Les avancées édictées ci-dessus ne doivent pas occulter que des défis persistent encore. Le premier est relatif à la mise en oeuvre du cadre juridique de l’articulation entre régulation sectorielle et régulation de la concurrence et de la formation des juges appelés à trancher les affaires de concurrence.
Le Conseil ne jouit pas de l’exclusivité dans l’application de la politique de la concurrence. Dans les télécommunications, en particulier, le régulateur sectoriel possède des prérogatives importantes dans le domaine de la concurrence. «Si le nouveau cadre de la concurrence prévoit des consultations mutuelles entre les deux régulateurs, il ne tranche pas le problème de l’articulation des compétences», soulignent les conjoncturistes. Il n’est donc pas exclu de voir émerger des différends institutionnels et des divergences d’interprétation des principes de concurrence entre les deux régulateurs.

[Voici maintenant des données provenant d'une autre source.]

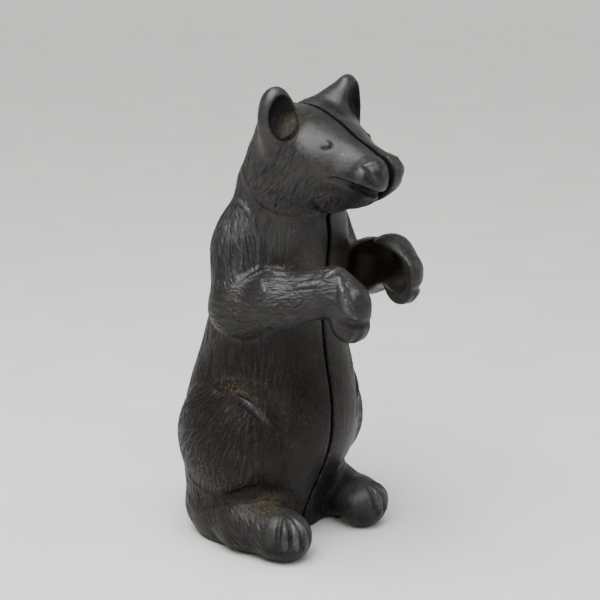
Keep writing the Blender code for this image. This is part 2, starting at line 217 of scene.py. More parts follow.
def melt(a, b, soft):
    """The nearer of two distances, rounded where they are within soft of each other."""
    near = np.maximum(soft - np.abs(a - b), 0.0) / soft
    return np.minimum(a, b) - near * near * (soft * 0.25)


def carve(a, b, soft):
    """a without b, with rounded edges."""
    return -melt(-a, b, soft)


def between(place, low, high):
    """Below zero between low and high."""
    return np.maximum(low - place, place - high)


def turned(a, b, degrees):
    c, s = math.cos(math.radians(degrees)), math.sin(math.radians(degrees))
    return a * c - b * s, a * s + b * c


def ball(P, shape, inset=0.0, drawn=False):
    """Distance to a ball. drawn stretches it all the way to the middle plane."""
    centre, radii, lean, turn = shape
    x, f, z = P[0] - centre[0], P[1] - centre[1], P[2] - centre[2]
    if drawn:
        x = np.maximum(x, 0.0)
    if turn:
        x, f = turned(x, f, turn)
    if lean:
        f, z = turned(f, z, lean)
    rx, rf, rz = (r - inset for r in radii)
    k0 = np.sqrt((x / rx) ** 2 + (f / rf) ** 2 + (z / rz) ** 2)
    k1 = np.sqrt((x / rx ** 2) ** 2 + (f / rf ** 2) ** 2 + (z / rz ** 2) ** 2) + TINY
    return k0 * (k0 - 1.0) / k1


def rod(P, a, b, inset=0.0, drawn=False):
    """Distance to a tapered rod with round ends."""
    x, f, z = P[0] - a[0], P[1] - a[1], P[2] - a[2]
    dx, df, dz = b[0] - a[0], b[1] - a[1], b[2] - a[2]
    t = unit((x * dx + f * df + z * dz) / (dx * dx + df * df + dz * dz))
    x = x - t * dx
    if drawn:
        x = np.maximum(x, 0.0)
    return np.sqrt(x ** 2 + (f - t * df) ** 2 + (z - t * dz) ** 2) - (a[3] + (b[3] - a[3]) * t - inset)


def chain(P, points, soft=3.0, inset=0.0, drawn=False):
    distance = None
    for a, b in zip(points, points[1:]):
        piece = rod(P, a, b, inset, drawn)
        distance = piece if distance is None else melt(distance, piece, soft)
    return distance


def along(table, up, column):
    """A column of the table at each height, along a smooth curve through its rows."""
    xs, ys = table[:, 0], table[:, column]
    slope = np.gradient(ys, xs)
    slope[1:-1] = (ys[2:] - ys[:-2]) / (xs[2:] - xs[:-2])
    up = np.clip(up, xs[0], xs[-1])
    i = np.clip(np.searchsorted(xs, up) - 1, 0, len(xs) - 2)
    span = (xs[1:] - xs[:-1])[i]
    t = (up - xs[i]) / span
    rise = ys[i + 1] - ys[i]
    a, b = slope[i] * span, slope[i + 1] * span
    return (ys[i] + (((a + b - 2 * rise) * t + (3 * rise - 2 * a - b)) * t + a) * t).astype(REAL)


def torso(P, inset=0.0):
    front, back, width = (along(BODY, P[2], column) for column in (1, 2, 3))
    f = P[1] - (front + back) / 2
    deep = (front - back) / 2 - inset
    reach = np.sqrt(P[0] ** 2 + f ** 2) + TINY
    share = (np.abs(P[0]) / (width - inset)) ** BODY_POWER + (np.abs(f) / deep) ** BODY_POWER
    distance = reach * (1.0 - (share + TINY) ** (-1.0 / BODY_POWER))
    return carve(distance, BODY_TOP - inset - P[2], 10.0)


def head(P):
    distance = melt(ball(P, SKULL), ball(P, BROW), 6.0)
    distance = melt(distance, chain(P, MUZZLE, 3.0), 7.0)
    distance = melt(distance, chain(P, JAW_BONE, 3.0), 3.0)
    distance = melt(distance, ball(P, TEMPLE), 5.0)
    return melt(distance, ball(P, CHEEK), 8.0)


def lifted(points, lift):
    """Raises a forearm's or paw's points; the elbow stays and the bend takes half."""
    raised = []
    for out, fwd, up, radius in points:
        share = 0.0 if fwd < 0 else (0.5 if fwd < 20 else 1.0)
        raised.append((out, fwd, up + lift * share, radius))
    return tuple(raised)


def arm(P, half):
    distance = chain(P, UPPER_ARM, 3.0)
    distance = melt(distance, chain(P, lifted(FOREARM, half["lift"]), 4.0), 4.0)
    hand = chain(P, lifted(half["paw"], half["lift"]), 4.0)
    return melt(distance, hand, 3.0)


def flat_facet(P, distance):
    """The forearm's and paw's inner side, cut flat where they stand clear of the chest."""
    plane = np.maximum(P[0] - PAW_FACET_OUT, PAW_FACET_FWD - P[1])
    return carve(distance, np.maximum(plane, between(P[2], PAW_FACET_LOW, PAW_FACET_HIGH)), 0.9)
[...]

Un autre défi important ayant trait à la formation des juges qui sont des acteurs importants de la régulation, pèse de tout son poids. L’un des enjeux, à ce sujet, est la formation économique des juges. «L’approche économique devient au niveau international, une composante fondamentale de la régulation de la concurrence», insistent les analystes du CMC.
Autres procédures…
La modernisation du droit de la concurrence au Maroc se cristallise, par ailleurs, par l’adoption des procédures négociées et par l’introduction d’une règle de minimis exemptant les accords d’importance mineure. Les procédures négociées se présentent comme des alternatives aux procédures contentieuses classiques, lourdes et coûteuses. Il s’agit des programmes de clémence, de non-contestation des griefs et d’engagements. Ces procédures ont pour particularité d’associer les acteurs économiques. Ces programmes permettent à un membre d’une entente d’être amnistié de tout ou partie des amendes, en échange d’informations permettant de prouver celles-ci. La procédure de clémence a pour objectif de lutter efficacement contre la pratique des cartels.